Hidden talent in existing employees needs to be uncovered. Employees frequently have skills that their employer is not aware of. Employee capabilities should be surveyed. One fabricator found that a shop worker, an immigrant from the Philippines, was a registered architect in his home country. He was moved into the estimating office of the engineering department to fill a gap in staffing.

Recruit capacity to learn

Job descriptions tend to be too narrow, requiring very specific skills which are hard to find. On the other hand, hiring people with the aptitude for the skill and the capacity to learn quickly may access a much broader group of candidates. New hires go straight into training programs where they learn the specific skills needed.

A candidate showing strong math skills and an aptitude for quick learning may not yet be an electronics technician but will respond well to internal training. Accenture identified leadership, problem solving, analytical skills and technology skills as those most needed within the organizations surveyed.



Redeploy skills

Skills utilized in one sector may be transferable to another.
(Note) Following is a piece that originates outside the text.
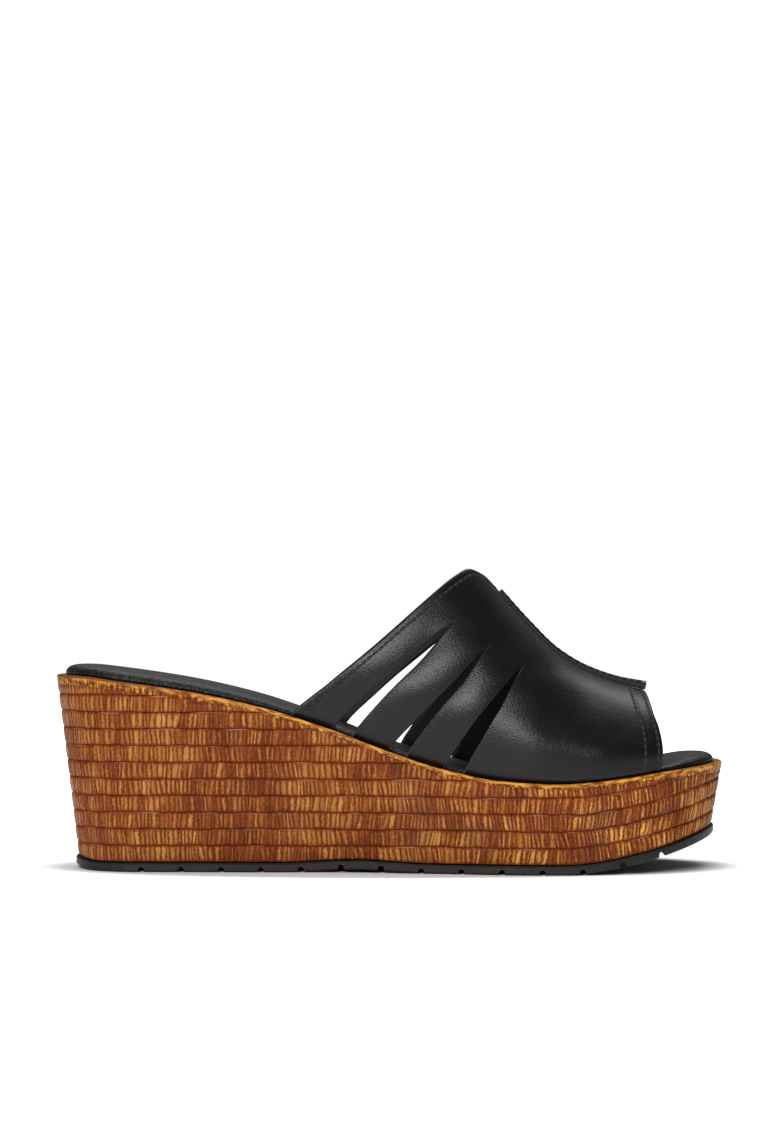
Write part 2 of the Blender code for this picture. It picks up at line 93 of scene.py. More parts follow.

Experience in one industry may have close similarity to another.  Skill sets may be common to different positions.  Capital intensive industries are more used to redeploying employees, since when a capital intensive operation such as a mine comes to the end of its useful life or shifts from exploration to operation, employers will redeploy their skilled workers to other positions or locations.  Manufacturers of equipment and supplies for utilities may find that forestry workers have the right knowledge and skills for their operation, for example.

Some other strategies have been set out by Darrell M. West, vice president and director of  Governance Studies and  founding director of the  Center for Technology  Innovation at Brookings.

Retraining

By collaborating with training institutions, industries can help unemployed workers to be trained in the skills needed by employers.  As the face and technology of industry changes, new skills are needed.  In addition to economic swings, unemployment can frequently be traced to new technologies that need new skills.  Workers may not see the need themselves, only being aware that it gets more and more difficult to get hired.  Industries and institutions need to be proactive to provide for upskilling of workers and to make them aware of the need of ongoing training.

Foreign workers

A simple reality is that if there is a shortage of workers with certain skills then bringing in foreigners with those skills will complement our workforce, not compete with it.  It is a fallacy that every job for an immigrant means one less job for an American.  Immigrant workers often complement American workers, enabling hiring of more Americans.  The Philippine architect mentioned above meant that much more opportunity for other employees that were dependent on filling the opening.  It should also be remembered that immigrants, by the very fact of having taken the step of uprooting their lives for another country, are generally energetic and positive people with initiative.  The National Foundation for American Policy found that almost half American startup companies were launched by immigrants and forty percent of the immigrant founders in the survey entered the United States as employment-sponsored immigrants.

Companies will face new challenges as reshoring picks up tempo but the results, providing they are properly planned for, will be beneficial.

What methods have you found to overcome skills shortages in your industry?